The role of the private sector in financing loss and damage responses will likely be an area of focus during the Glasgow Dialogue negotiations. A synthesis report released in May 2023 highlights limitations in existing funding arrangements in delivering finance for loss and damage, including with respect to accessing concessional financing for vulnerable countries. These have sparked debate about the adequacy of the international financial system, which the Bridgetown Agenda, established in 2022 and updated in April 2023, seeks to address. The Bridgetown Agenda proposes reforms to enhance the global financial response to crises, focusing on restructuring debt repayment after disasters, mobilising $1 trillion for climate resilience, establishing a Global Climate Mitigation Trust and widening eligibility for concessional lending.

We expect that funding for loss and damage will also be considered as part of the new NCQG.

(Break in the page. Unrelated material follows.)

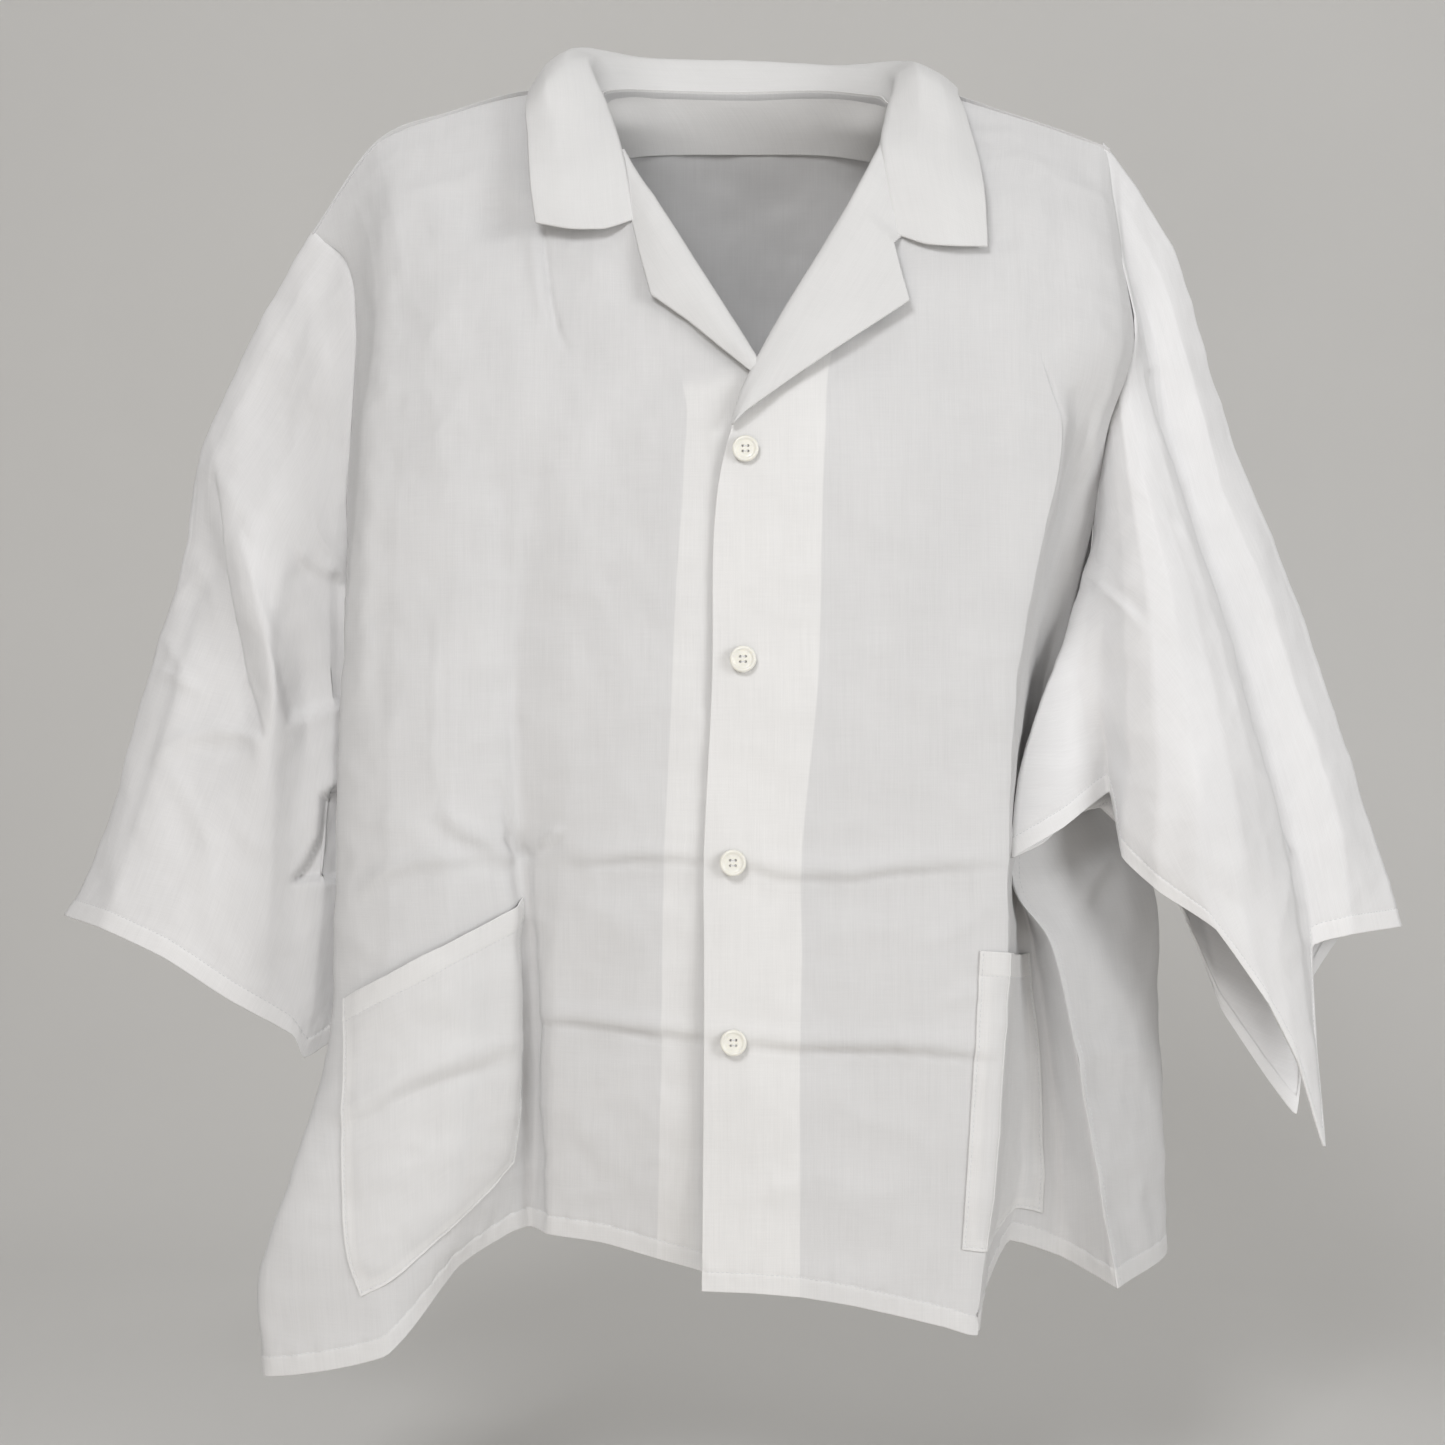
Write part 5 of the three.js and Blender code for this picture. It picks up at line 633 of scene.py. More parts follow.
        ("press", [(-286.4, -24.0), (-288.3, -81.6), (-290.9, -132.8), (-294.7, -177.6)], 8, 2.0),
        ("ridge", [(-273.0, -24.0), (-274.2, -88.0), (-275.5, -145.6)], 10, -1.6),
        ("pit", [(-238.4, -40.6), (-249.3, -41.9), (-257.6, -47.7), (-258.2, -72.6),
                 (-266.6, -88.6), (-276.2, -102.1), (-238.4, -100.8)], 3.5, -8.0),
        ("press", [(-251.2, -40.6), (-260.2, -47.0), (-261.4, -72.6), (-269.8, -88.6),
                   (-278.7, -102.1)], 4, 1.6),
        ("ridge", [(-294.7, 257.6), (-308.8, 206.4), (-316.5, 161.6)], 10, 1.8),
        ("ridge", [(-267.2, 232.0), (-280.0, 187.2), (-294.7, 148.8)], 9, -1.4),
        ("ridge", [(-251.2, 270.4), (-247.4, 219.2), (-248.0, 161.6)], 9, -1.6),
        ("ridge", [(-286.4, 276.8), (-302.4, 238.4), (-313.9, 200.0)], 6, -0.9),
    ],
    "sleeve_left": [
        ("press", [(252.5, 356.8), (257.6, 302.4), (268.5, 262.7), (276.2, 211.5)], 3.6, -3.0),
        ("ridge", [(262.1, 347.2), (267.2, 302.4), (277.4, 262.7), (286.4, 211.5)], 7, 1.6),
        ("pleat", [(364.5, -81.6), (348.5, -25.9), (331.2, 38.1), (318.4, 80.3), (292.8, 157.1),
                   (278.1, 200.0), (271.0, 224.3)], 27, -10.0),
        ("ridge", [(271.0, 206.4), (287.7, 155.2), (312.6, 80.3), (325.4, 38.1), (342.7, -25.9),
                   (356.8, -75.2)], 6, 2.0),
        ("press", [(363.2, -73.3), (360.0, -113.6), (350.4, -161.6)], 3.0, 1.3),
        ("press", [(228.8, 96.3), (251.2, 79.7), (273.6, 56.6)], 4, 3.0),
        ("ridge", [(240.3, 94.4), (257.6, 79.7), (276.8, 57.9)], 6, -1.2),
        ("press", [(223.7, 40.0), (230.1, 14.4), (237.1, -22.1), (245.4, -41.9)], 3, -1.4),
        ("press", [(233.3, 52.8), (238.4, 20.8), (243.5, -24.0)], 3, 1.2),
        ("ridge", [(254.4, 187.2), (248.0, 142.4), (241.6, 104.0)], 7, 1.2),
        ("ridge", [(273.6, 46.4), (299.2, -24.0), (318.4, -100.8)], 14, 1.4),
        ("fold", [(321.6, 180.8), (342.7, 123.2), (363.2, 52.8)], 8, 1.4),
        ("ridge", [(369.6, 14.4), (395.2, -49.6), (414.4, -107.2)], 10, 1.0),
        ("ridge", [(283.2, 315.2), (296.0, 270.4), (308.8, 219.2)], 8, -1.0),
    ],
}

# what a piece follows: one body by name, or two bodies and two points between which it would change
# from one to the other; mount uses no such change and leaves a piece given two bodies fixed where it
# is
FOLLOW_FRONT = ("torso", "left_front", (158.2, -138.6, -142.9), (35.1, -166.6, -279.4))
FOLLOW_SLEEVE_RIGHT = ("torso", "right_sleeve", (-250.0, -48.6, -161.5), (-371.0, -38.6, -217.2))
FOLLOW_SLEEVE_LEFT = ("torso", "left_sleeve", (228.2, -48.6, -129.4), (333.7, -38.6, -193.2))
FOLLOW_LEAF_RIGHT = ("torso", "right_collar_leaf", (-90.8, -68.6, 1.3), (-121.0, -124.6, -79.1))
FOLLOW_LEAF_LEFT = ("torso", "left_collar_leaf", (104.6, -68.6, 4.5), (144.1, -124.6, -88.4))
FOLLOW_LAPEL_RIGHT = ("torso", "right_lapel", (-67.5, -120.6, -78.4), (-42.2, -150.6, -155.6))

# side: which way the net's normals are turned to face out; tension: see surface_points
Front = namedtuple("Front", "net side tension creases seed")
RIGHT = Front(FRONT_RIGHT, side=1, tension=0.5, creases="front_right", seed=11)
LEFT = Front(FRONT_LEFT, side=-1, tension=0.6, creases="front_left", seed=23)
RIGHT_PLUMB_X = -110.0      # x at which the right front's upright threads hang plumb


# ------------------------------------------------------------------ surfaces
def spline_weights(t):
    """weights of the four neighbours in a Catmull-Rom span"""
    return [(-t + 2 * t * t - t ** 3) / 2, (2 - 5 * t * t + 3 * t ** 3) / 2,
            (t + 4 * t * t - 3 * t ** 3) / 2, (-t * t + t ** 3) / 2]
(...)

Increasing linkages between the Technology Mechanism and the Finance Mechanism

The UNFCCC urges developed countries to promote, facilitate and finance the transfer of climate technologies to developing nations. To support this, the Financial Mechanism was established to provide resources to developing countries, managed by existing international entities such as the Global Environment Facility since 1994.

Separately, the Technology Mechanism, consisting of the Technology Executive Committee (TEC) and the Climate Technology Centre and Network (CTCN) was established at COP16 in 2010, aiming to accelerate climate technology development and transfer. Since then, COP27 welcomed technology funding from the Green Climate Fund and Global Environment Facility, calling for enhanced collaboration between the Technology and Financial Mechanisms. 

Importantly, the TEC and CTCN are to organise an in-session workshop during SB60 to assess linkages between the mechanisms, based on submitted views, aiming to enhance their coordination and effectiveness, and ultimately to deliver increased finance to technological advancements in order to provide mitigation and adaptation outcomes.

We will be tracking developments in respect of each of these topics and will provide a further update after the negotiations.